Perhaps the most frequently neglected topic associated with the ongoing health of an Enterprise GIS is data governance – the processes, standards, and delegation of responsibilities associated with the preservation of the integrity, access, and quality of data. This is a well-trod area within ERP and other enterprise system domains, but receives less consideration in the geospatial domain, owing in part to the fact that, in many organizations GIS data collection began in siloed departments, and the obscurity of the data, or an air gap between it and the rest of the organization’s systems, precluded consideration of how that data should be shared and safeguarded in an Enterprise GIS context, where the technical capability exists to share the data within and beyond the organization.
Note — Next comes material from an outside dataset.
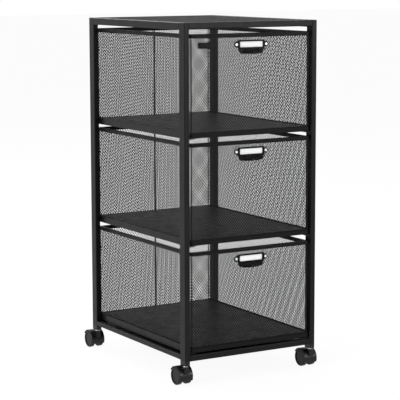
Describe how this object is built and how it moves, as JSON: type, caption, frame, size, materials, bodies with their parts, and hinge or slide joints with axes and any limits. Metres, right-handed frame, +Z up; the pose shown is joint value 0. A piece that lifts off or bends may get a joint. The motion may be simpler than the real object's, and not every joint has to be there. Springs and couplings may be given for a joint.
{
  "type": "rolling file cabinet",
  "caption": "Rolling file cabinet: black tube frame on swivel casters with a stack of sliding wire mesh drawers.",
  "frame": {"origin": "middle of the ground that the cabinet covers, on the floor", "axes": "+Z up, +X to the right of someone who faces the drawers, +Y from the drawer fronts to the back"},
  "size_m": [0.286, 0.3752, 0.6243],
  "materials": {
    "painted_frame": "satin",
    "painted_drawer": "satin",
    "wire_mesh": "satin",
    "holder_steel": "satin",
    "dark_steel": "satin",
    "zinc_steel": "satin",
    "black_plastic": "satin",
    "wheel_plastic": "satin",
    "white_card": "matte"
  },
  "bodies": {
    "frame": {"front_left_post": "painted_frame", "front_right_post": "painted_frame", "rear_left_post": "painted_frame", "rear_right_post": "painted_frame", "top_left_rail": "painted_frame", "bottom_left_rail": "painted_frame", "top_right_rail": "painted_frame", "bottom_right_rail": "painted_frame", "top_front_rail": "painted_frame", "bottom_front_rail": "painted_frame", "top_rear_rail": "painted_frame", "bottom_rear_rail": "painted_frame", "top_panel": "wire_mesh", "base_panel": "painted_frame", "lower_runners": "painted_frame", "middle_runners": "painted_frame", "upper_runners": "painted_frame", "runner_rivets": "dark_steel", "post_feet": "black_plastic", "caster_stems": "zinc_steel"},
    "front_left_caster": {"front_left_caster_hood": "black_plastic", "front_left_caster_axle": "zinc_steel"},
    "front_left_caster_left_wheel": {"front_left_caster_left_wheel": "wheel_plastic"},
    "front_left_caster_right_wheel": {"front_left_caster_right_wheel": "wheel_plastic"},
    "front_right_caster": {"front_right_caster_hood": "black_plastic", "front_right_caster_axle": "zinc_steel"},
    "front_right_caster_left_wheel": {"front_right_caster_left_wheel": "wheel_plastic"},
    "front_right_caster_right_wheel": {"front_right_caster_right_wheel": "wheel_plastic"},
    "rear_left_caster": {"rear_left_caster_hood": "black_plastic", "rear_left_caster_axle": "zinc_steel"},
    "rear_left_caster_left_wheel": {"rear_left_caster_left_wheel": "wheel_plastic"},
    "rear_left_caster_right_wheel": {"rear_left_caster_right_wheel": "wheel_plastic"},
    "rear_right_caster": {"rear_right_caster_hood": "black_plastic", "rear_right_caster_axle": "zinc_steel"},
    "rear_right_caster_left_wheel": {"rear_right_caster_left_wheel": "wheel_plastic"},
    "rear_right_caster_right_wheel": {"rear_right_caster_right_wheel": "wheel_plastic"},
    "bottom_drawer": {"bottom_drawer_rim": "painted_drawer", "bottom_drawer_base_frame": "painted_drawer", "bottom_drawer_mesh_walls": "wire_mesh", "bottom_drawer_floor_panel": "painted_drawer", "bottom_drawer_label_holder": "holder_steel", "bottom_drawer_label_card": "white_card", "bottom_drawer_label_screws": "zinc_steel"},
    "middle_drawer": {"middle_drawer_rim": "painted_drawer", "middle_drawer_base_frame": "painted_drawer", "middle_drawer_mesh_walls": "wire_mesh", "middle_drawer_floor_panel": "painted_drawer", "middle_drawer_label_holder": "holder_steel", "middle_drawer_label_card": "white_card", "middle_drawer_label_screws": "zinc_steel"},
    "top_drawer": {"top_drawer_rim": "painted_drawer", "top_drawer_base_frame": "painted_drawer", "top_drawer_mesh_walls": "wire_mesh", "top_drawer_floor_panel": "painted_drawer", "top_drawer_label_holder": "holder_steel", "top_drawer_label_card": "white_card", "top_drawer_label_screws": "zinc_steel", "top_drawer_name_plate": "holder_steel"}
  },
  "joints": [
    {"name": "front_left_caster_swivel", "type": "hinge", "parent": "frame", "child": "front_left_caster", "pos_m": [-0.13, -0.17308, 0.0333], "axis": [0, 0, 1], "continuous": true},
    {"name": "front_left_caster_left_wheel_roll", "type": "hinge", "parent": "front_left_caster", "child": "front_left_caster_left_wheel", "pos_m": [-0.13, -0.16007, 0.01565], "axis": [1, 0, 0], "continuous": true},
    {"name": "front_left_caster_right_wheel_roll", "type": "hinge", "parent": "front_left_caster", "child": "front_left_caster_right_wheel", "pos_m": [-0.13, -0.16007, 0.01565], "axis": [1, 0, 0], "continuous": true},
    {"name": "front_right_caster_swivel", "type": "hinge", "parent": "frame", "child": "front_right_caster", "pos_m": [0.13, -0.17308, 0.0333], "axis": [0, 0, 1], "continuous": true},
    {"name": "front_right_caster_left_wheel_roll", "type": "hinge", "parent": "front_right_caster", "child": "front_right_caster_left_wheel", "pos_m": [0.13, -0.16007, 0.01565], "axis": [1, 0, 0], "continuous": true},
    {"name": "front_right_caster_right_wheel_roll", "type": "hinge", "parent": "front_right_caster", "child": "front_right_caster_right_wheel", "pos_m": [0.13, -0.16007, 0.01565], "axis": [1, 0, 0], "continuous": true},
    {"name": "rear_left_caster_swivel", "type": "hinge", "parent": "frame", "child": "rear_left_caster", "pos_m": [-0.13, 0.15893, 0.0333], "axis": [0, 0, 1], "continuous": true},
    {"name": "rear_left_caster_left_wheel_roll", "type": "hinge", "parent": "rear_left_caster", "child": "rear_left_caster_left_wheel", "pos_m": [-0.13, 0.17192, 0.01565], "axis": [1, 0, 0], "continuous": true},
    {"name": "rear_left_caster_right_wheel_roll", "type": "hinge", "parent": "rear_left_caster", "child": "rear_left_caster_right_wheel", "pos_m": [-0.13, 0.17192, 0.01565], "axis": [1, 0, 0], "continuous": true},
    {"name": "rear_right_caster_swivel", "type": "hinge", "parent": "frame", "child": "rear_right_caster", "pos_m": [0.13, 0.15893, 0.0333], "axis": [0, 0, 1], "continuous": true},
    {"name": "rear_right_caster_left_wheel_roll", "type": "hinge", "parent": "rear_right_caster", "child": "rear_right_caster_left_wheel", "pos_m": [0.13, 0.17192, 0.01565], "axis": [1, 0, 0], "continuous": true},
    {"name": "rear_right_caster_right_wheel_roll", "type": "hinge", "parent": "rear_right_caster", "child": "rear_right_caster_right_wheel", "pos_m": [0.13, 0.17192, 0.01565], "axis": [1, 0, 0], "continuous": true},
    {"name": "bottom_drawer_slide", "type": "slide", "parent": "frame", "child": "bottom_drawer", "axis": [0, -1, 0], "range_m": [0, 0.25]},
    {"name": "middle_drawer_slide", "type": "slide", "parent": "frame", "child": "middle_drawer", "axis": [0, -1, 0], "range_m": [0, 0.25]},
    {"name": "top_drawer_slide", "type": "slide", "parent": "frame", "child": "top_drawer", "axis": [0, -1, 0], "range_m": [0, 0.25]}
  ]
}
Standards and policies need to be built around the technical capabilities of an Enterprise GIS, in order to formalize and operationalize the extant business procedures for the management of data, or create them if none have been explicitly considered. Such policies might include formal assignment of data stewardship responsibility to functional areas, a standard for what constitutes “sensitive” data, change management processes, and standard operating procedures for safeguarding data (a great example of this is found in FGDC, 2005). In short, the “policy layer” is a critical component of an Enterprise GIS, enabling it to faithfully mirror organizational policy, and preserve the trust and buy-in of stakeholders concerned about data quality, integrity and access control.